Given task:
Please give the listing again in its entirety, exactly as written.

Provided entries:
+++
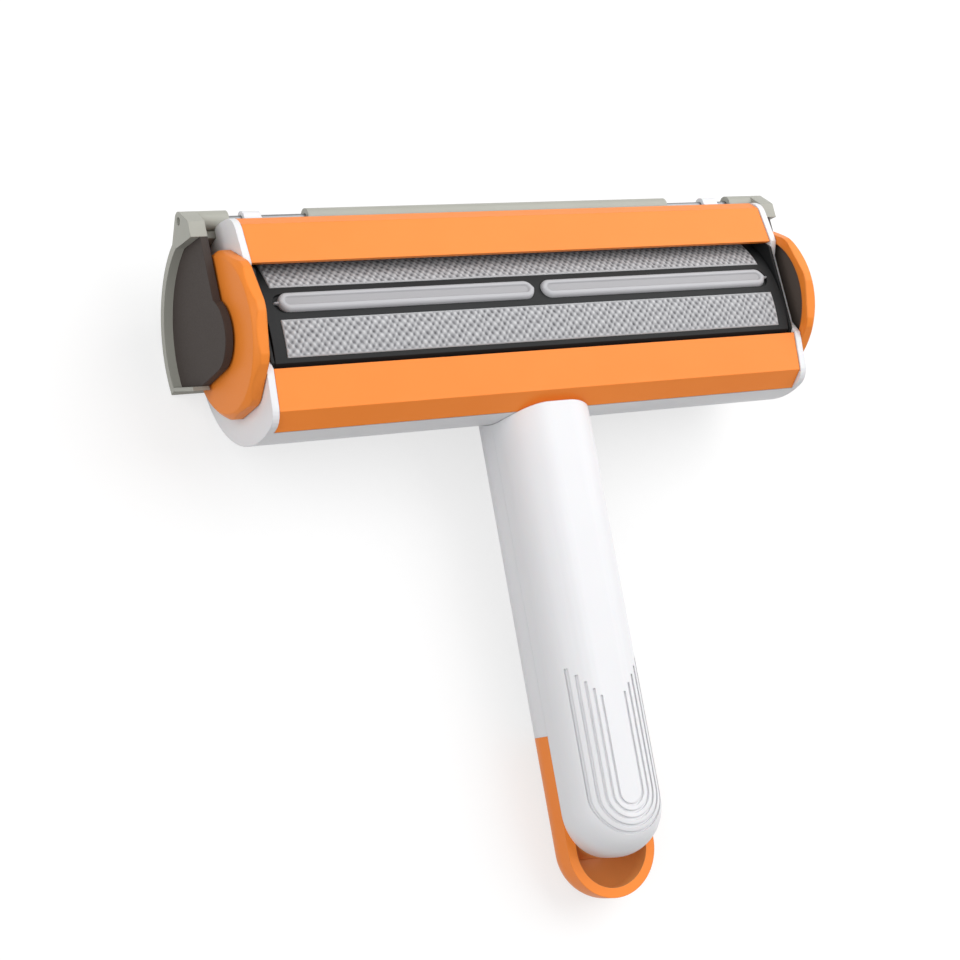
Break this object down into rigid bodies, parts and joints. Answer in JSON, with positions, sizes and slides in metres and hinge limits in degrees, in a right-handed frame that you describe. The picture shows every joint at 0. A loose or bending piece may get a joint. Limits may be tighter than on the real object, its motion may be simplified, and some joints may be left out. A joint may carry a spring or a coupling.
{
  "type": "pet hair removal brush",
  "caption": "T-shaped reusable pet hair brush with a rocking fabric drum in a window, end knobs, a hinged hair chamber lid and a round handle with a hanging loop.",
  "frame": {"origin": "middle of the bounding box on the floor plane, on which the brush lies with its fabric window facing up", "axes": "+X along the head, +Y from the handle's loop to the lid's hinge, +Z out of the fabric window"},
  "size_m": [0.196, 0.202, 0.0518],
  "materials": {
    "white_plastic": "satin",
    "orange_plastic": "satin",
    "grey_plastic": "satin",
    "dark_plastic": "satin",
    "black_plastic": "satin",
    "bearing_plastic": "satin",
    "soft_strip": "matte",
    "silver_blade": "soft satin, silver coloured",
    "lint_fabric": "diagonal pile, silver grey",
    "steel": "bright"
  },
  "bodies": {
    "head": {"housing": "white_plastic", "upper_panel": "orange_plastic", "lower_panel": "orange_plastic", "upper_scraper": "soft_strip", "lower_scraper": "soft_strip", "left_bush": "bearing_plastic", "right_bush": "bearing_plastic", "hinge_pin": "steel", "handle_front": "white_plastic", "handle_rear": "white_plastic", "tail_loop": "orange_plastic", "handle_screws": "steel", "neck_screw": "steel"},
    "drum_body": {"drum": "black_plastic", "upper_fabric": "lint_fabric", "lower_fabric": "lint_fabric", "left_blade": "silver_blade", "right_blade": "silver_blade", "left_knob": "orange_plastic", "right_knob": "orange_plastic", "left_knob_screw": "steel", "right_knob_screw": "steel"},
    "lid_body": {"lid_shell": "grey_plastic", "left_lid_plate": "dark_plastic", "right_lid_plate": "dark_plastic"}
  },
  "joints": [
    {"name": "drum_rock", "type": "hinge", "parent": "head", "child": "drum_body", "pos_m": [0, 0.06536, 0.0292], "axis": [1, 0, 0], "range_deg": [0, 30]},
    {"name": "lid_open", "type": "hinge", "parent": "head", "child": "lid_body", "pos_m": [0, 0.09836, 0.029], "axis": [1, 0, 0], "range_deg": [0, 110]}
  ]
}
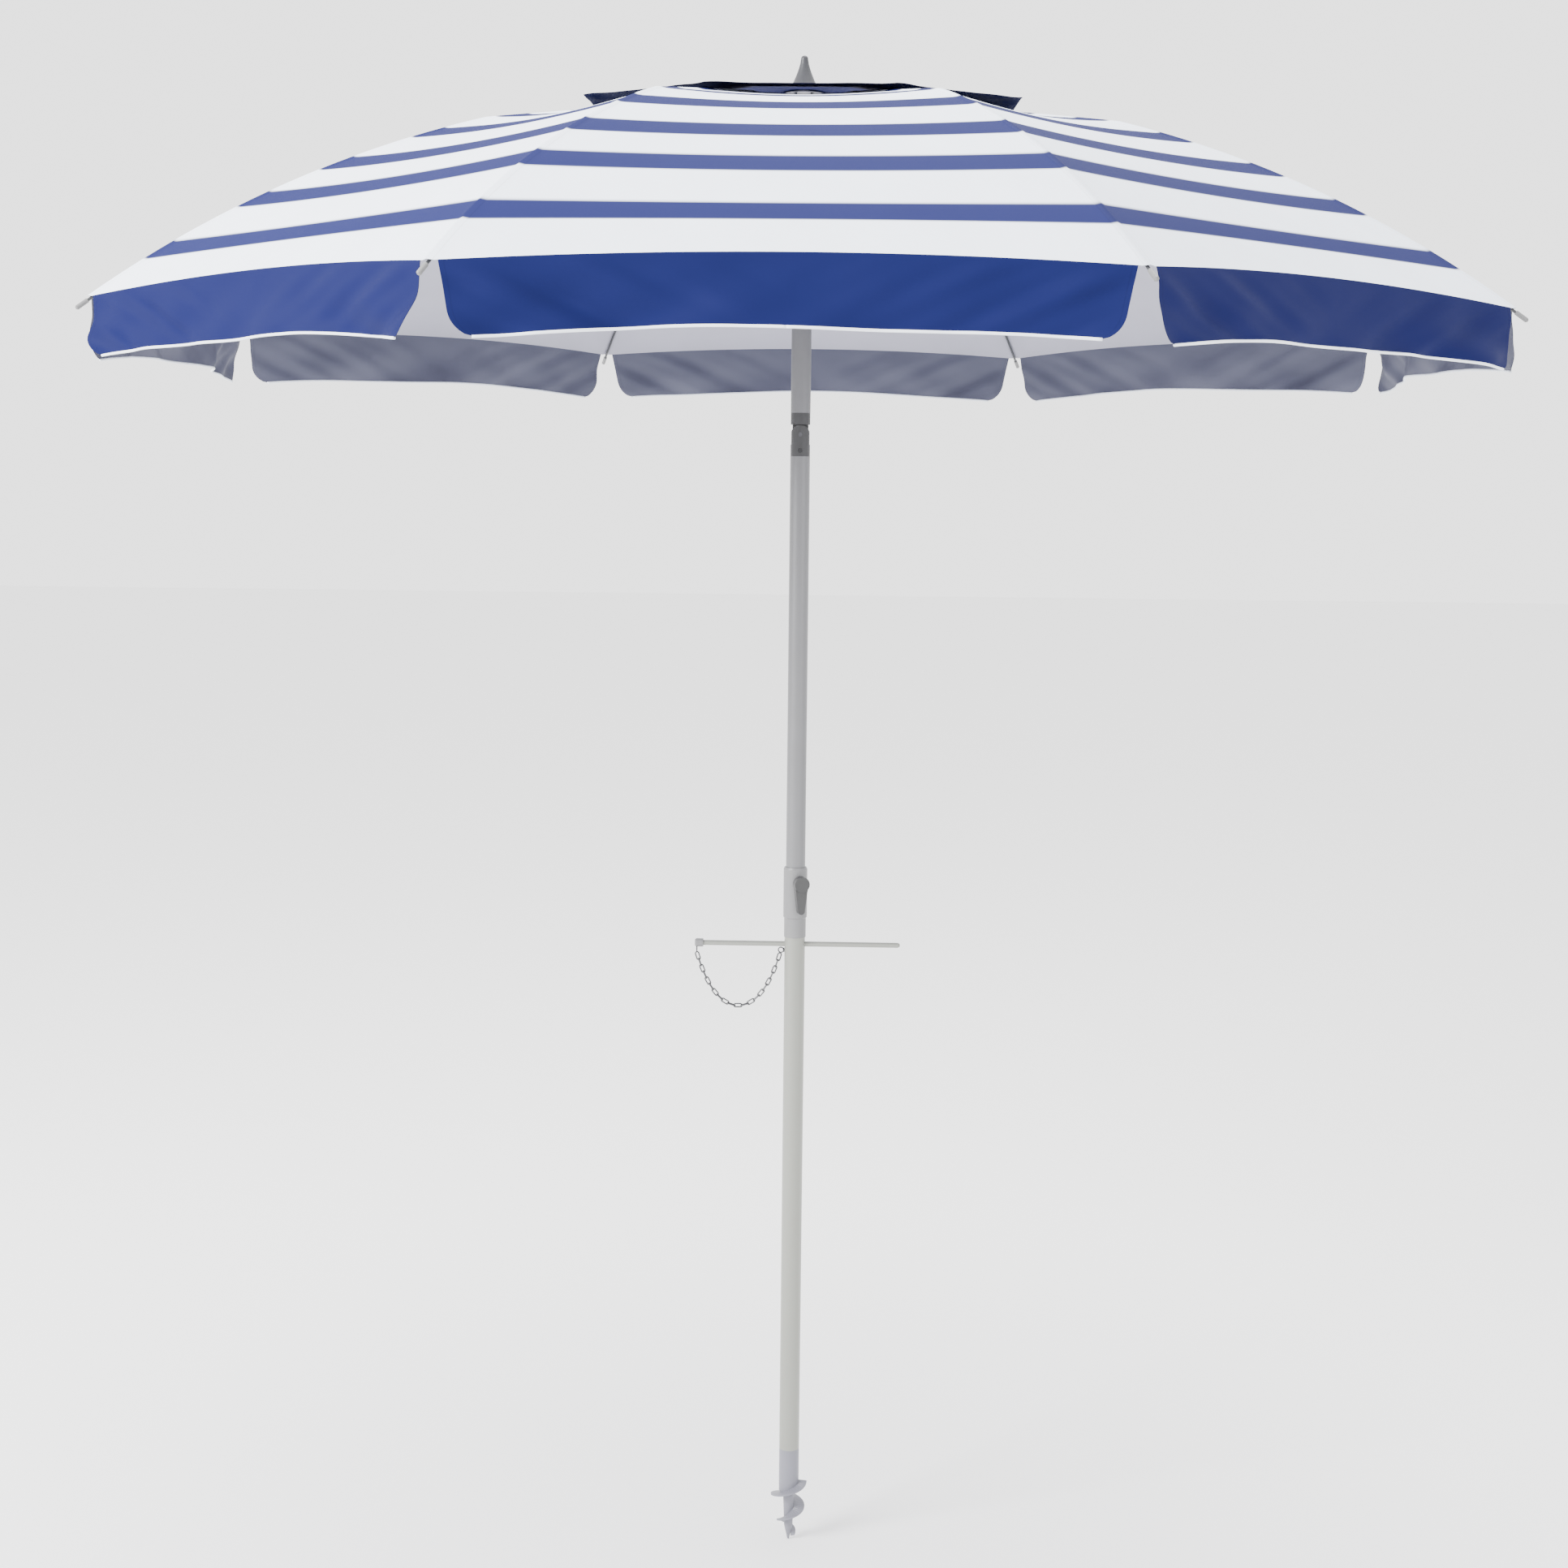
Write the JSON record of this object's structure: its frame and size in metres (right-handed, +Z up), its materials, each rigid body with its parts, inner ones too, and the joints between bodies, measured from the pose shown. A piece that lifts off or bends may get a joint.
+++
Correct result:
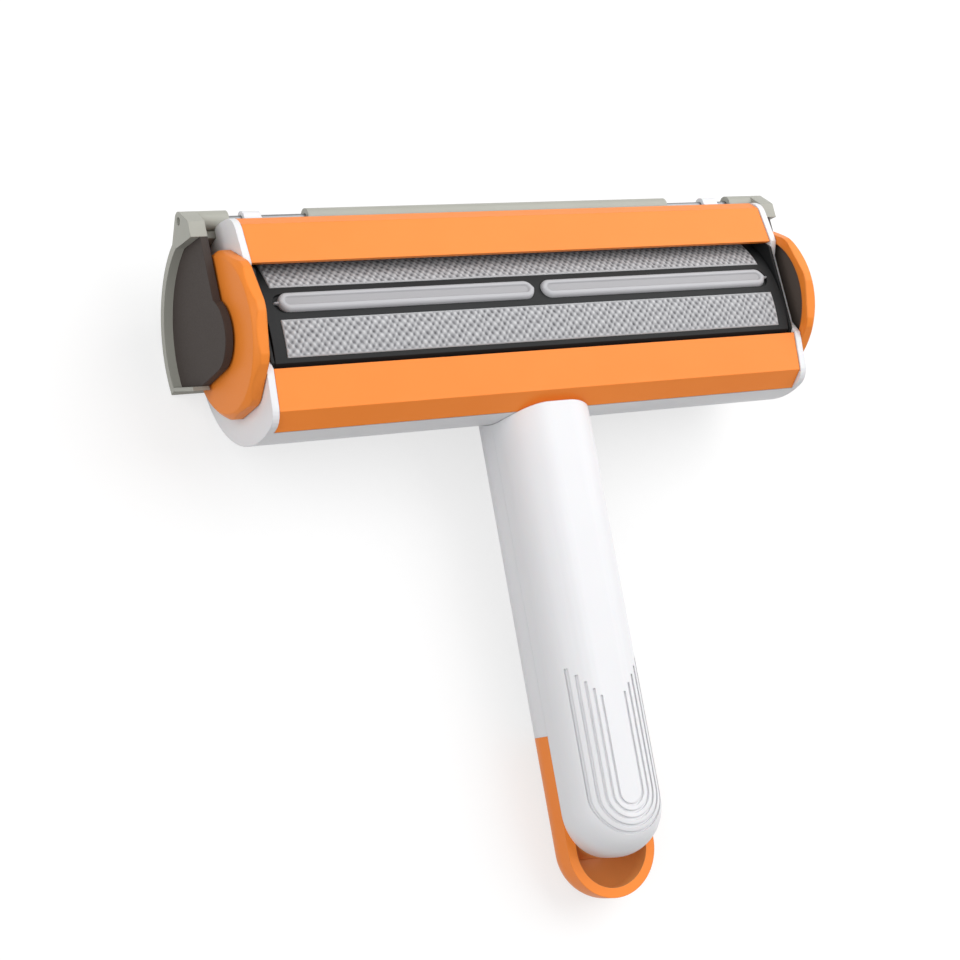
Break this object down into rigid bodies, parts and joints. Answer in JSON, with positions, sizes and slides in metres and hinge limits in degrees, in a right-handed frame that you describe. The picture shows every joint at 0. A loose or bending piece may get a joint. Limits may be tighter than on the real object, its motion may be simplified, and some joints may be left out. A joint may carry a spring or a coupling.
{
  "type": "pet hair removal brush",
  "caption": "T-shaped reusable pet hair brush with a rocking fabric drum in a window, end knobs, a hinged hair chamber lid and a round handle with a hanging loop.",
  "frame": {"origin": "middle of the bounding box on the floor plane, on which the brush lies with its fabric window facing up", "axes": "+X along the head, +Y from the handle's loop to the lid's hinge, +Z out of the fabric window"},
  "size_m": [0.196, 0.202, 0.0518],
  "materials": {
    "white_plastic": "satin",
    "orange_plastic": "satin",
    "grey_plastic": "satin",
    "dark_plastic": "satin",
    "black_plastic": "satin",
    "bearing_plastic": "satin",
    "soft_strip": "matte",
    "silver_blade": "soft satin, silver coloured",
    "lint_fabric": "diagonal pile, silver grey",
    "steel": "bright"
  },
  "bodies": {
    "head": {"housing": "white_plastic", "upper_panel": "orange_plastic", "lower_panel": "orange_plastic", "upper_scraper": "soft_strip", "lower_scraper": "soft_strip", "left_bush": "bearing_plastic", "right_bush": "bearing_plastic", "hinge_pin": "steel", "handle_front": "white_plastic", "handle_rear": "white_plastic", "tail_loop": "orange_plastic", "handle_screws": "steel", "neck_screw": "steel"},
    "drum_body": {"drum": "black_plastic", "upper_fabric": "lint_fabric", "lower_fabric": "lint_fabric", "left_blade": "silver_blade", "right_blade": "silver_blade", "left_knob": "orange_plastic", "right_knob": "orange_plastic", "left_knob_screw": "steel", "right_knob_screw": "steel"},
    "lid_body": {"lid_shell": "grey_plastic", "left_lid_plate": "dark_plastic", "right_lid_plate": "dark_plastic"}
  },
  "joints": [
    {"name": "drum_rock", "type": "hinge", "parent": "head", "child": "drum_body", "pos_m": [0, 0.06536, 0.0292], "axis": [1, 0, 0], "range_deg": [0, 30]},
    {"name": "lid_open", "type": "hinge", "parent": "head", "child": "lid_body", "pos_m": [0, 0.09836, 0.029], "axis": [1, 0, 0], "range_deg": [0, 110]}
  ]
}
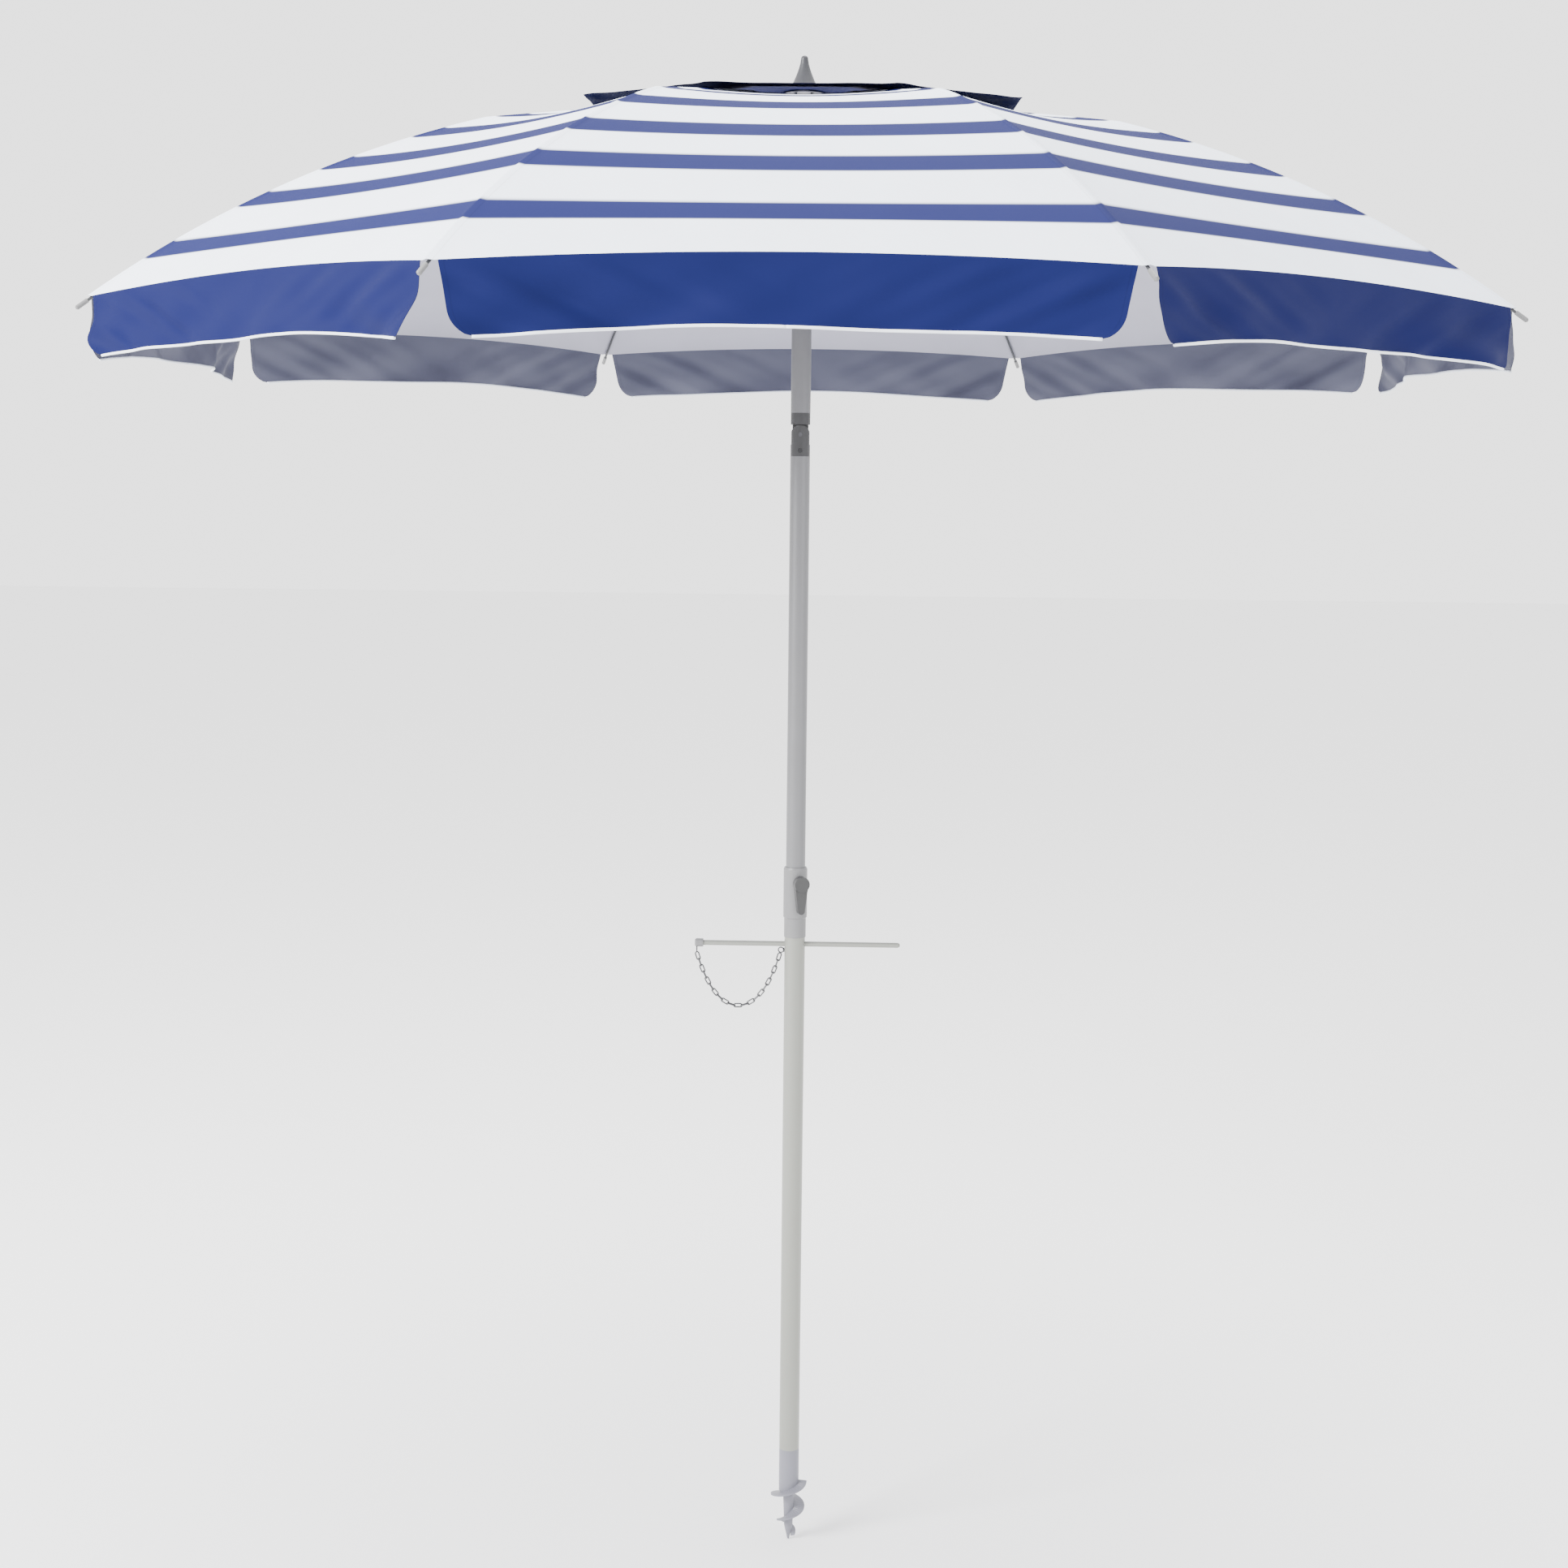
Write the JSON record of this object's structure: its frame and size in metres (right-handed, +Z up), its materials, each rigid body with its parts, inner ones too, and the joints between bodies, measured from the pose shown. A piece that lifts off or bends may get a joint.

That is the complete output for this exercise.